Grenzen der Erhebung eines jugendhilferechtlichen Kostenbeitrags bei jungen Menschen aus ihrem in einer Werkstatt für behinderte Menschen erzielten Einkommen
Maßgeblich für die Berechnung des Kostenbeitrags, den junge Menschen bei vollstationären Leistungen der Jugendhilfe zu erbringen haben, ist das durchschnittliche Monatseinkommen des Vorjahres. Stammt das Einkommen aus einer Tätigkeit in einer Werkstatt für behinderte Menschen, die dem Zweck der Jugendhilfeleistung dient, hat der Jugendhilfeträger nach pflichtgemäßem Ermessen zu entscheiden, ob er von der Erhebung eines Kostenbeitrags ganz oder teilweise absieht. Das hat das Bundesverwaltungsgericht in Leipzig heute entschieden.
Die 1993 geborene Klägerin ist mit einem höheren Grad als schwerbehinderter Mensch anerkannt. Ab Dezember 2014 arbeitete sie in einer Werkstatt für behinderte Menschen. Hierfür erhielt sie ein monatliches Nettoentgelt von durchschnittlich 88 €. Für die ihr gleichzeitig gewährte Hilfe für junge Volljährige in Form der vollstationären Unterbringung in einem Wohnheim zog der beklagte Landkreis sie für den Zeitraum von Januar 2015 bis Juli 2016 zu einem monatlichen Kostenbeitrag i.H.v. 75 Prozent ihres Einkommens heran. Diesen Beitrag setzte er im Widerspruchsbescheid auf durchschnittlich 67 € im Monat fest und verlangte von der Klägerin eine Nachzahlung i.H.v. 1 373,95 €. Die dagegen von der Klägerin erhobene Klage hatte in beiden Vorinstanzen Erfolg.

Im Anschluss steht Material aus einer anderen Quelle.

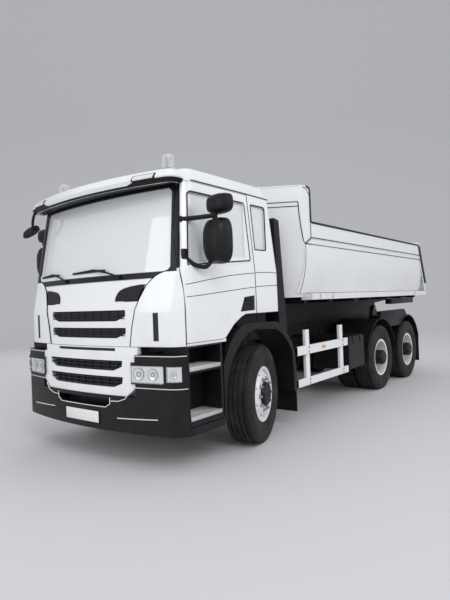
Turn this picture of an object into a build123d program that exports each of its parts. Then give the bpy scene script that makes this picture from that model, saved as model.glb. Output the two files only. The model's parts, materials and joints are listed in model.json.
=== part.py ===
from build123d import *
import os
from math import asin, cos, hypot, pi, radians, sin

# Three-axle tipper truck with a day cab and a half-pipe tipping body.
# Millimetres. +X forward, +Y to the truck's left, +Z up; the origin is on
# the ground, under the middle of the truck's length.

os.makedirs("parts", exist_ok=True)

# ---------------------------------------------------------------- sizes
FRONT_REACH = 1430       # front axle to the bumper's face
REAR_REACH = 6190        # front axle to the tailgate's rear face
FRONT_AXLE = (REAR_REACH - FRONT_REACH) / 2
WHEELBASE = 3608         # front axle to the first rear axle
BOGIE_SPREAD = 1358      # between the two rear axles
REAR_AXLES = (FRONT_AXLE - WHEELBASE, FRONT_AXLE - WHEELBASE - BOGIE_SPREAD)

# wheels
WHEEL_R = 522            # over the tread
AXLE_Z = WHEEL_R         # wheel centre
TYRE_W = 312             # section width
TREAD_W = 232            # flat of the tread
SHOULDER = 24            # tread edge to sidewall, radially
BEAD_R = 291             # tyre bore on the rim
BEAD_W = 236             # over the beads
RIM_T = 26               # rim barrel
LIP = 8                  # rim flange thickness
LIP_H = 16               # rim flange height over the bead
FRONT_LIP_Y = 1208       # outer rim flange, wheels straight
REAR_LIP_Y = 1196
TWIN_PITCH = 340         # between a twin's tyre centres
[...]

Das Bundesverwaltungsgericht hat die Revision des Beklagten zurückgewiesen. Der streitige Kostenbeitragsbescheid ist rechtswidrig, weil der Beklagte bei der Berechnung des Einkommens der Klägerin die gesetzliche Regelung nicht angewendet hat, wonach das durchschnittliche Monatseinkommen maßgeblich ist, das die kostenbeitragspflichtige Person in dem Kalenderjahr erzielt hat, welches dem jeweiligen Kalenderjahr der Leistung vorangeht (§ 93 Abs. 4 Satz 1 Sozialgesetzbuch Achtes Buch – SGB VIII -). Diese Bestimmung ist entgegen der Ansicht des Beklagten auch anzuwenden, wenn junge Menschen für vollstationäre Leistungen der Jugendhilfe zu Kostenbeiträgen i.H.v. 75 Prozent ihres Einkommens (§ 94 Abs. 6 Satz 1 SGB VIII) herangezogen werden. Der Umstand, dass das Abstellen auf den Vorjahreszeitraum teilweise als rechtspolitisch verfehlt angesehen wird und in der Gesetzgebung seit längerem Änderungen geplant sind, ist für die Auslegung des geltenden Rechts nicht erheblich.

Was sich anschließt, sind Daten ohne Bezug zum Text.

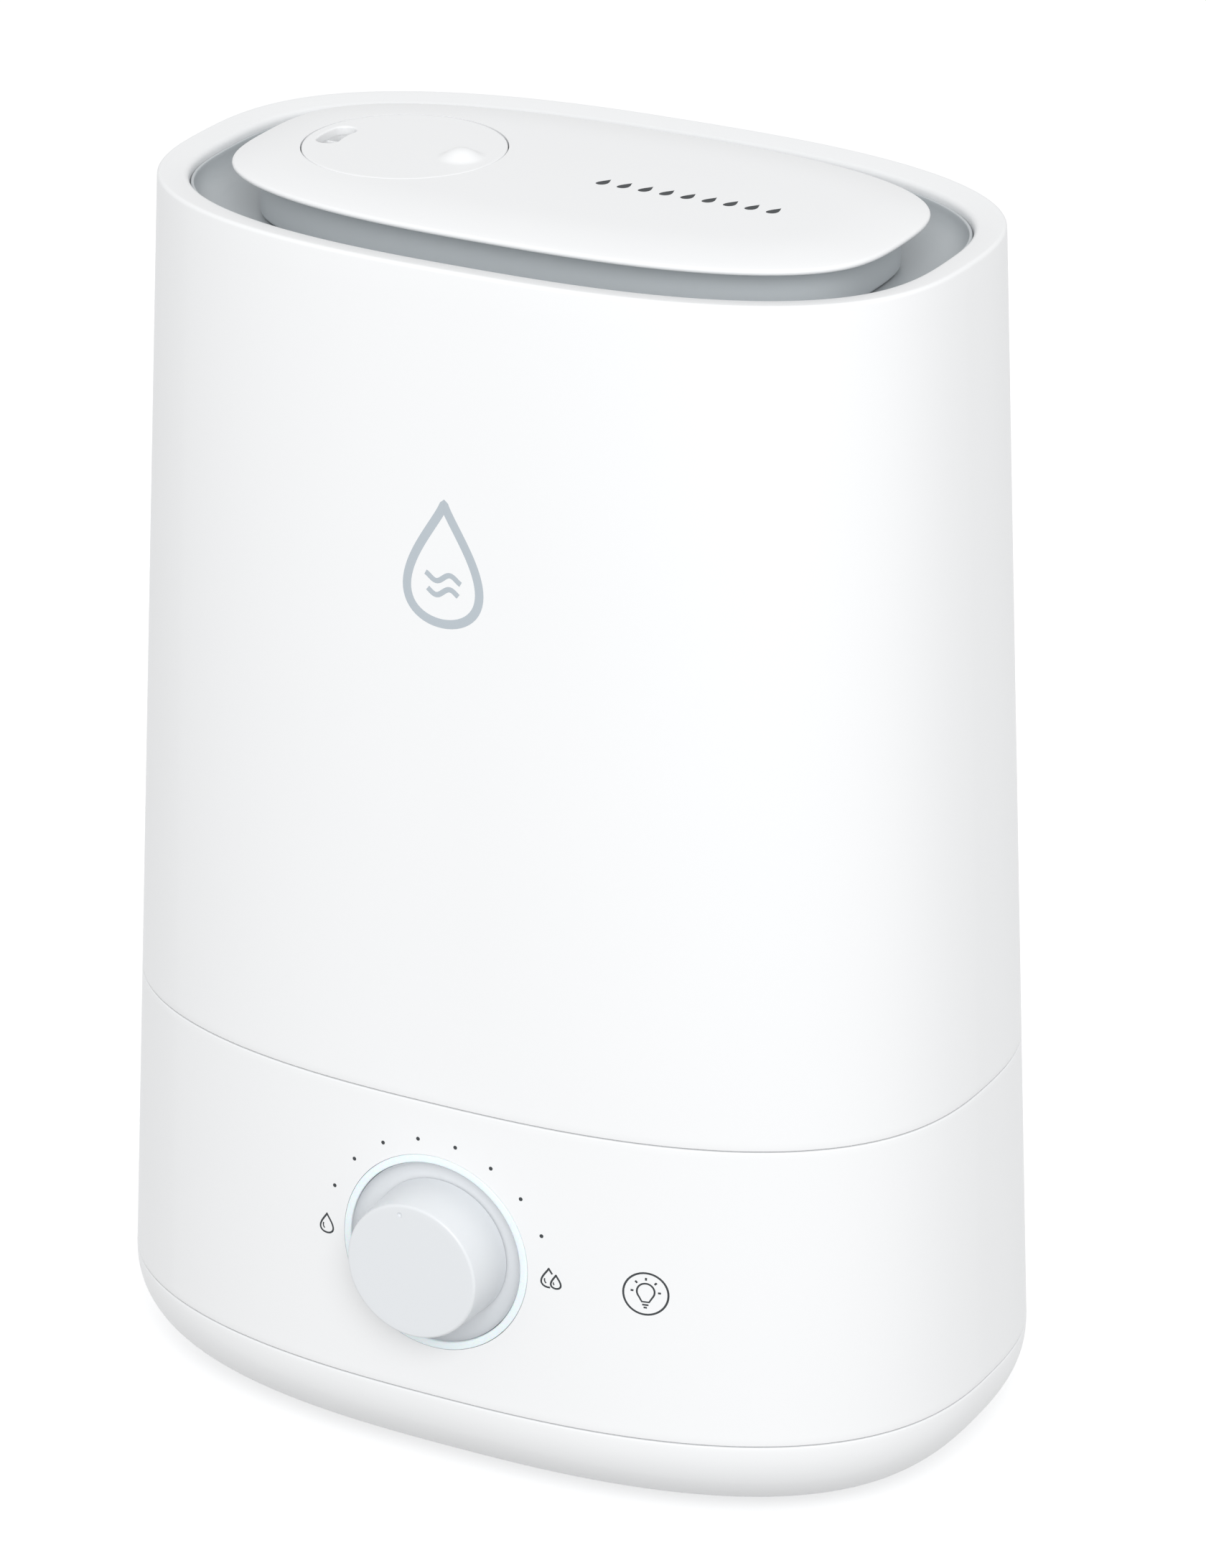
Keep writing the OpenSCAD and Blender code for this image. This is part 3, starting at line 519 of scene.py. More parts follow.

Der Beklagte hat außerdem zu Unrecht von dem ihm gesetzlich (§ 94 Abs. 6 Satz 2 SGB VIII) eingeräumten Ermessen keinen Gebrauch gemacht. Danach kann ein geringerer Kostenbeitrag erhoben oder gänzlich von der Erhebung abgesehen werden, wenn das Einkommen aus einer Tätigkeit stammt, die dem Zweck der Jugendhilfeleistung dient. Diese Voraussetzung für die Ermessensausübung war hier erfüllt. Zweck der Hilfe für junge Volljährige ist in erster Linie die Unterstützung der Persönlichkeitsentwicklung und die Förderung einer selbstständigen und eigenverantwortlichen Lebensführung. Diesem Zweck diente auch die Tätigkeit der Klägerin in einer Werkstatt für behinderte Menschen.